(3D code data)
┌──
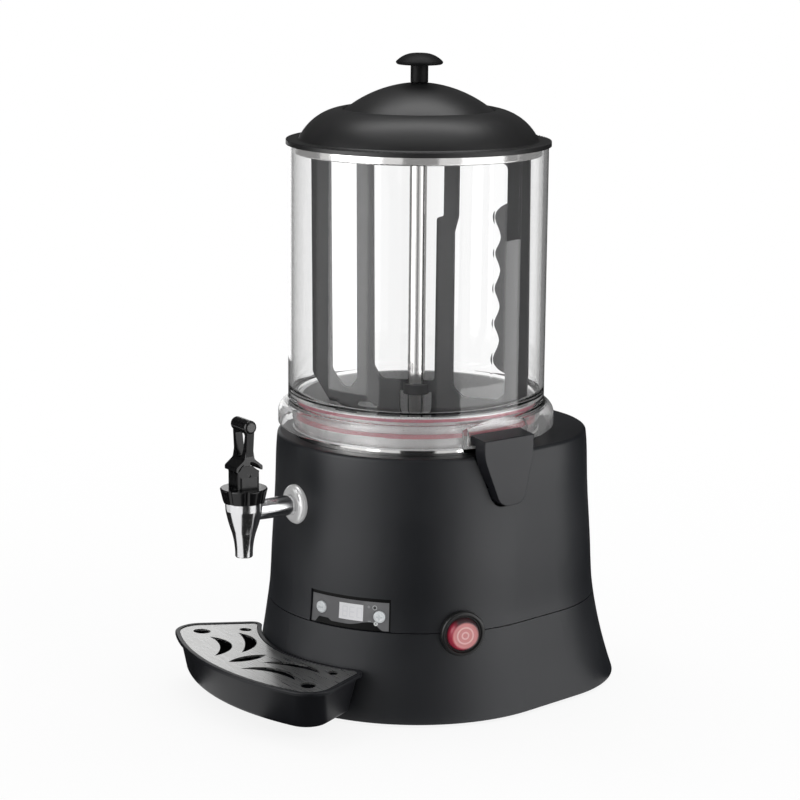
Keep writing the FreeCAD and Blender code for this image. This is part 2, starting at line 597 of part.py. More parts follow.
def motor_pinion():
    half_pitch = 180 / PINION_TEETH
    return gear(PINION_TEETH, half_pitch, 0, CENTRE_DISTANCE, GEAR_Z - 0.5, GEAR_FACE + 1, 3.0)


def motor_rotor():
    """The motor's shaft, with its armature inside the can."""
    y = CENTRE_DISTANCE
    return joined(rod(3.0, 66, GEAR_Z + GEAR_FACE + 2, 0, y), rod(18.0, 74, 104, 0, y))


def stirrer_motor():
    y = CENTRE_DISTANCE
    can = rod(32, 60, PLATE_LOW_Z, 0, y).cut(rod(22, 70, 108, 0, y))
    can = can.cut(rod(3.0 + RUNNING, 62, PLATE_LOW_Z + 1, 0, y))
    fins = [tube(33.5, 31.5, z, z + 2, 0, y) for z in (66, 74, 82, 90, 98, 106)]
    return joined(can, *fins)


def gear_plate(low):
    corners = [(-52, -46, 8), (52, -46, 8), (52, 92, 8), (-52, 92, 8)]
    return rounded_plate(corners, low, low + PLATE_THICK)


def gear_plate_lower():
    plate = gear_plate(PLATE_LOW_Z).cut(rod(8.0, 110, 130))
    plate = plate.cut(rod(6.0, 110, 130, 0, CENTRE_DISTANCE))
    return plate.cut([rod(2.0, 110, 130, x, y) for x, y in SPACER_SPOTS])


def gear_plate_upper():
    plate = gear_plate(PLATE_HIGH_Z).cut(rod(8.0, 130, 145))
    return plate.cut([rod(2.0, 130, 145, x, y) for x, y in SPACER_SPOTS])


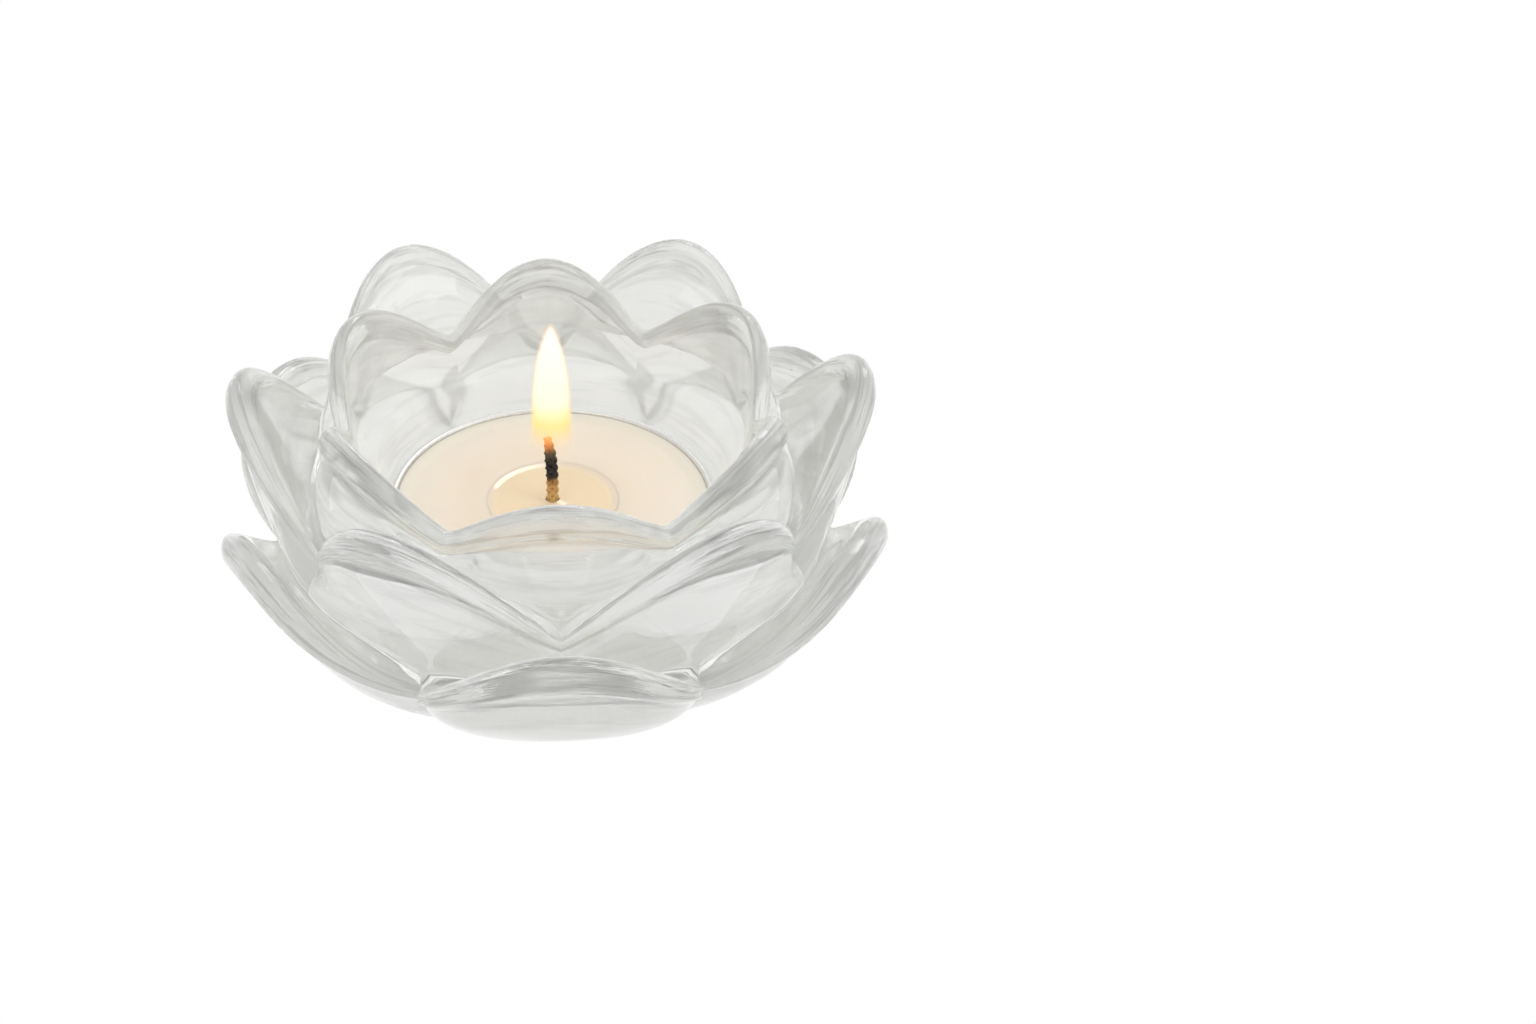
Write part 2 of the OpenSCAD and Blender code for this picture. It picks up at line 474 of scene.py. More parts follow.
└──
Written problem: Return the listing above word for word.

Answer for this exercise:
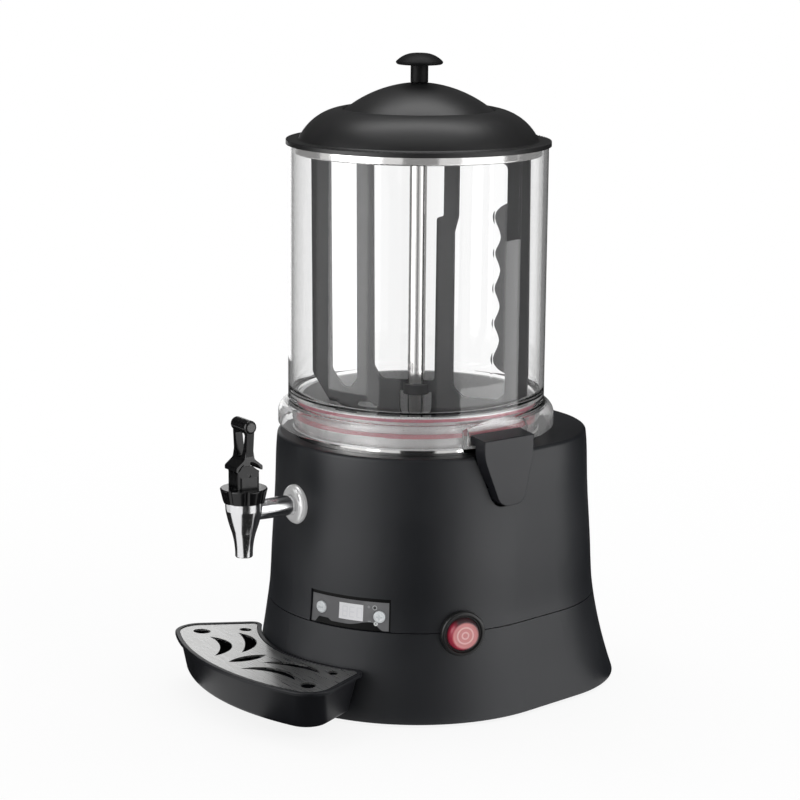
Keep writing the FreeCAD and Blender code for this image. This is part 2, starting at line 597 of part.py. More parts follow.
def motor_pinion():
    half_pitch = 180 / PINION_TEETH
    return gear(PINION_TEETH, half_pitch, 0, CENTRE_DISTANCE, GEAR_Z - 0.5, GEAR_FACE + 1, 3.0)


def motor_rotor():
    """The motor's shaft, with its armature inside the can."""
    y = CENTRE_DISTANCE
    return joined(rod(3.0, 66, GEAR_Z + GEAR_FACE + 2, 0, y), rod(18.0, 74, 104, 0, y))


def stirrer_motor():
    y = CENTRE_DISTANCE
    can = rod(32, 60, PLATE_LOW_Z, 0, y).cut(rod(22, 70, 108, 0, y))
    can = can.cut(rod(3.0 + RUNNING, 62, PLATE_LOW_Z + 1, 0, y))
    fins = [tube(33.5, 31.5, z, z + 2, 0, y) for z in (66, 74, 82, 90, 98, 106)]
    return joined(can, *fins)


def gear_plate(low):
    corners = [(-52, -46, 8), (52, -46, 8), (52, 92, 8), (-52, 92, 8)]
    return rounded_plate(corners, low, low + PLATE_THICK)


def gear_plate_lower():
    plate = gear_plate(PLATE_LOW_Z).cut(rod(8.0, 110, 130))
    plate = plate.cut(rod(6.0, 110, 130, 0, CENTRE_DISTANCE))
    return plate.cut([rod(2.0, 110, 130, x, y) for x, y in SPACER_SPOTS])


def gear_plate_upper():
    plate = gear_plate(PLATE_HIGH_Z).cut(rod(8.0, 130, 145))
    return plate.cut([rod(2.0, 130, 145, x, y) for x, y in SPACER_SPOTS])


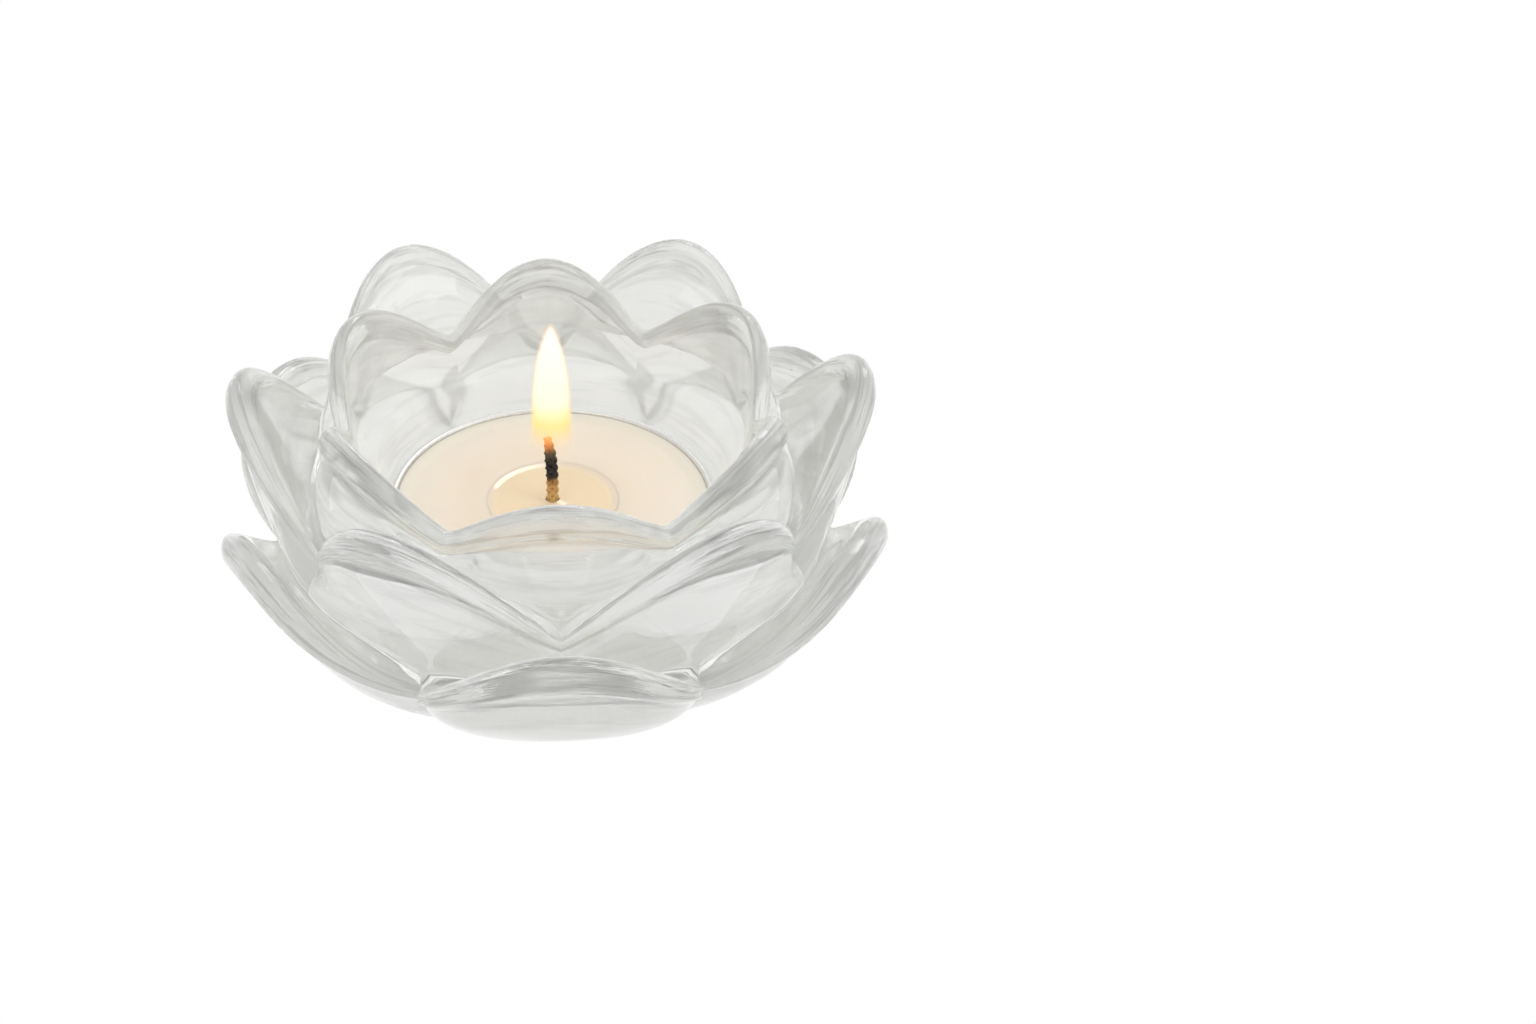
Write part 2 of the OpenSCAD and Blender code for this picture. It picks up at line 474 of scene.py. More parts follow.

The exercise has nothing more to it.